>>

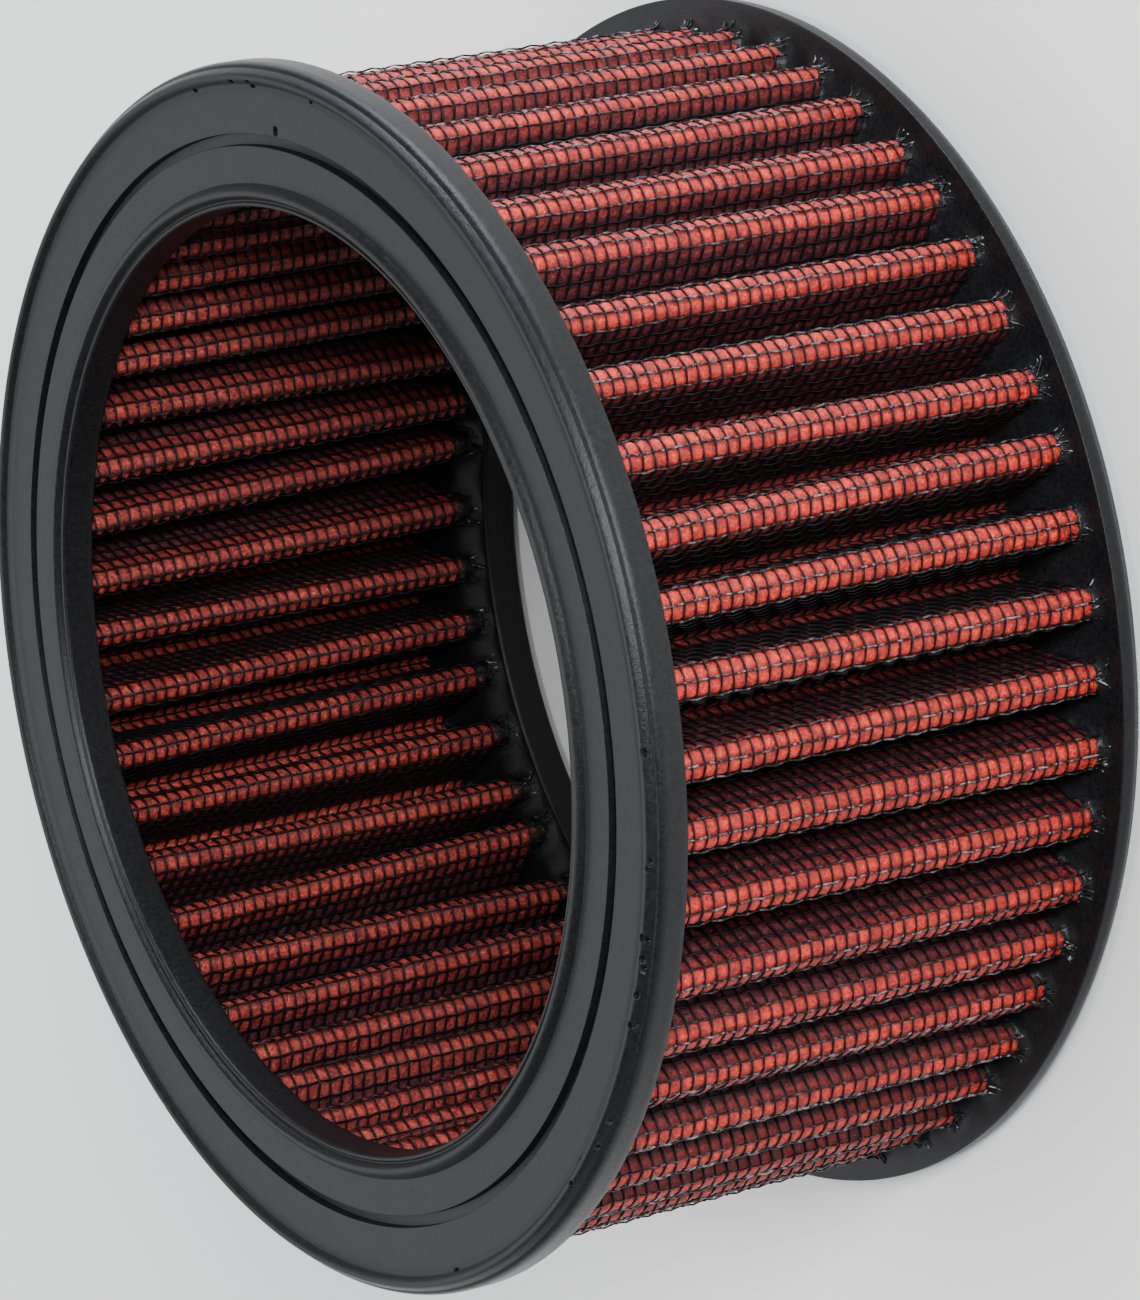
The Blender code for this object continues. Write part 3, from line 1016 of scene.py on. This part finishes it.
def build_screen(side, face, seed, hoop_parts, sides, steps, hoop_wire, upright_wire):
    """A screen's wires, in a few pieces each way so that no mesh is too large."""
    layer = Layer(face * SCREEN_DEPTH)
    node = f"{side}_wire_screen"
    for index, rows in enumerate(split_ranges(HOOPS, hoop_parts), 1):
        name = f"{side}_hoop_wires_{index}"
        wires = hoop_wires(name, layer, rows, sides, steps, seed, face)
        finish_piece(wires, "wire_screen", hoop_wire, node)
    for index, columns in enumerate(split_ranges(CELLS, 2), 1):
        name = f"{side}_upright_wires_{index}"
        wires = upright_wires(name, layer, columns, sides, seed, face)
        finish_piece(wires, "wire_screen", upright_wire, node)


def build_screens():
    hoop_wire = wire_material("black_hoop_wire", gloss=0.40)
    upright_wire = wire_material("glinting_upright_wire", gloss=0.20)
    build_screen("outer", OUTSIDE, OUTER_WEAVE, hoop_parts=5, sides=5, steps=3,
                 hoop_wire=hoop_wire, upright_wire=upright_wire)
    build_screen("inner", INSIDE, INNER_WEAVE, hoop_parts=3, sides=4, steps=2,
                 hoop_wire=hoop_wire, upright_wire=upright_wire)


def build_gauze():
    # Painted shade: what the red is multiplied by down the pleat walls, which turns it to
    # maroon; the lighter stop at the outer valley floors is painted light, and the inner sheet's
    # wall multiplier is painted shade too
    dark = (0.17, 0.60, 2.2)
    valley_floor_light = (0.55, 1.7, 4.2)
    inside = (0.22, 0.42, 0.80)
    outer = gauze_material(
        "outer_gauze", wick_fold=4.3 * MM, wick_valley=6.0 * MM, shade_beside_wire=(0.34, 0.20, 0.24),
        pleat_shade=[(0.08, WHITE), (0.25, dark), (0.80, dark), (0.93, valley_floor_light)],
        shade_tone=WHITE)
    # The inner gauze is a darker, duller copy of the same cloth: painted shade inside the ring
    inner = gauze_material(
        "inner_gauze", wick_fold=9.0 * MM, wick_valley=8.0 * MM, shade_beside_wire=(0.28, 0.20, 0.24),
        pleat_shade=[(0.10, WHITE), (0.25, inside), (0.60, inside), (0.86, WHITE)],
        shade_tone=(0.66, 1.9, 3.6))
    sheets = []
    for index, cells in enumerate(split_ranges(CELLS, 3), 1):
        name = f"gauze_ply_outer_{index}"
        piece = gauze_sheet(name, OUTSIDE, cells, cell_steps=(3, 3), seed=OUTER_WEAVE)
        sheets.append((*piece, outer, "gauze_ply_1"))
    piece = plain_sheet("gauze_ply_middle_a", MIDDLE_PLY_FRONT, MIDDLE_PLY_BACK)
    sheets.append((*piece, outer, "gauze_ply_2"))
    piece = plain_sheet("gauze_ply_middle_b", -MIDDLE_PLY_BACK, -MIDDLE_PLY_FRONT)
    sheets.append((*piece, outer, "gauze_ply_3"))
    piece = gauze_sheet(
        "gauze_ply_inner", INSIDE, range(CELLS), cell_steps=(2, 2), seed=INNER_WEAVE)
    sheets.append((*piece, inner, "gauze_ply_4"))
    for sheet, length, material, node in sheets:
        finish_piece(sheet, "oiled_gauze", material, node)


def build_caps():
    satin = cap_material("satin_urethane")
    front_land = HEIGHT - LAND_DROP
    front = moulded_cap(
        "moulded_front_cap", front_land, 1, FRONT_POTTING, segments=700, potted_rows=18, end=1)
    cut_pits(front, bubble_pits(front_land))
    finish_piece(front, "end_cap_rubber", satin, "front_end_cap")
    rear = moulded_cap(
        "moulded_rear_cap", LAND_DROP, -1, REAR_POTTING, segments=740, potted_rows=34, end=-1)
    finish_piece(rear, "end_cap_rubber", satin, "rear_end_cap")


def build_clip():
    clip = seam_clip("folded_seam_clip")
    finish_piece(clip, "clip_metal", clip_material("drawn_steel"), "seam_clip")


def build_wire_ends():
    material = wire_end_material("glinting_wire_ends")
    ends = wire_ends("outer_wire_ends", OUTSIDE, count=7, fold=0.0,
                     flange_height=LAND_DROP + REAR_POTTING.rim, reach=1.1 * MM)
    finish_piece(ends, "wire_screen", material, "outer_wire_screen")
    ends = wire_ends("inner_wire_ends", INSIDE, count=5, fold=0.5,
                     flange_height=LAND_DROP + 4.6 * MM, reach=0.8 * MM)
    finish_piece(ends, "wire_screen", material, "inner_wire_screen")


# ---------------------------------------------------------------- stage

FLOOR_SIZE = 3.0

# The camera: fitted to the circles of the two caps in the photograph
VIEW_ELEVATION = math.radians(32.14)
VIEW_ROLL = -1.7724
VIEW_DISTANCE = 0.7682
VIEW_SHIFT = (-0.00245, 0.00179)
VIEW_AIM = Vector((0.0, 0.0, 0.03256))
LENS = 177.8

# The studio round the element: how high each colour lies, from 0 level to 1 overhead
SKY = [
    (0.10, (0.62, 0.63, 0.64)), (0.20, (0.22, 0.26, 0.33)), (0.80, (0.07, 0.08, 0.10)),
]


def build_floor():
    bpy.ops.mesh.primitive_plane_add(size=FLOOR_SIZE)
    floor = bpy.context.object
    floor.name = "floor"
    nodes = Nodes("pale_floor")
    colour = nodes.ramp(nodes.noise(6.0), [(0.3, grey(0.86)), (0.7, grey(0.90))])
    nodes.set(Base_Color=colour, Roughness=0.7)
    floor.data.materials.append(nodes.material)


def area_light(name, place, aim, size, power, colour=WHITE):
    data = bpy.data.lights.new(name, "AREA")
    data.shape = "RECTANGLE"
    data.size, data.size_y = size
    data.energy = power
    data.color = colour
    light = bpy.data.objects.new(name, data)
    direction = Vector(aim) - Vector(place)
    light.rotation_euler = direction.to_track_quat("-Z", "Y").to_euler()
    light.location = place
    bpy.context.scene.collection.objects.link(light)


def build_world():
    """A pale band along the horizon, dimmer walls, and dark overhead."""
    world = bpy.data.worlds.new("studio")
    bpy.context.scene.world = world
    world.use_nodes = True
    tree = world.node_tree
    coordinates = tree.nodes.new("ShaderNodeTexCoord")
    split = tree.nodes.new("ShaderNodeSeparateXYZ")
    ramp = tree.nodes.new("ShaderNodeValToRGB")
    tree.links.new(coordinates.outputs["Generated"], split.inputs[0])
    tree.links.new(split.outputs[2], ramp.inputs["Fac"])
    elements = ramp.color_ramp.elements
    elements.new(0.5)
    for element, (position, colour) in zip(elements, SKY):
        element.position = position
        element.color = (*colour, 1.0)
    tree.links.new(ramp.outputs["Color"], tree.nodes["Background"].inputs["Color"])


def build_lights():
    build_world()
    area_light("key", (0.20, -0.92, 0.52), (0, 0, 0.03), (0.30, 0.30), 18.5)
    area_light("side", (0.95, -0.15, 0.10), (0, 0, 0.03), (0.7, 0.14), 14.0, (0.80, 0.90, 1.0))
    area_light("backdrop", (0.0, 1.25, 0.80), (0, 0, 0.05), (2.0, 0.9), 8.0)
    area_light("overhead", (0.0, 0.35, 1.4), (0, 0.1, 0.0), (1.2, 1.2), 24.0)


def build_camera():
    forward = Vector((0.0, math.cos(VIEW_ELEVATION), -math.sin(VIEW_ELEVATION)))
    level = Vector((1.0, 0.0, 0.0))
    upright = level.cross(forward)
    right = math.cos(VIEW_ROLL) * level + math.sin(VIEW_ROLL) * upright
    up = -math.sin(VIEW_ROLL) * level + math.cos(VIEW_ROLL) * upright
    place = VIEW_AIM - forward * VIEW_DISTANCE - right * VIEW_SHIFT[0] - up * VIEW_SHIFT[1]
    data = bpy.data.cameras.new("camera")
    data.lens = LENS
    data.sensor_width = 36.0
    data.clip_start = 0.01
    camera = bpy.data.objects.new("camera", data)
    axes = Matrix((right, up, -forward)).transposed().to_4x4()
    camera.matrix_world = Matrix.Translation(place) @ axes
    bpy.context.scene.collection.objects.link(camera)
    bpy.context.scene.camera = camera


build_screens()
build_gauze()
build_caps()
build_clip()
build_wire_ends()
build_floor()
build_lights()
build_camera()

<<

• _DIRECTIVE_: What is the number of lines in the listing that include the word "scene"? Give that number and nothing else.

• _FULL ANSWER_: 5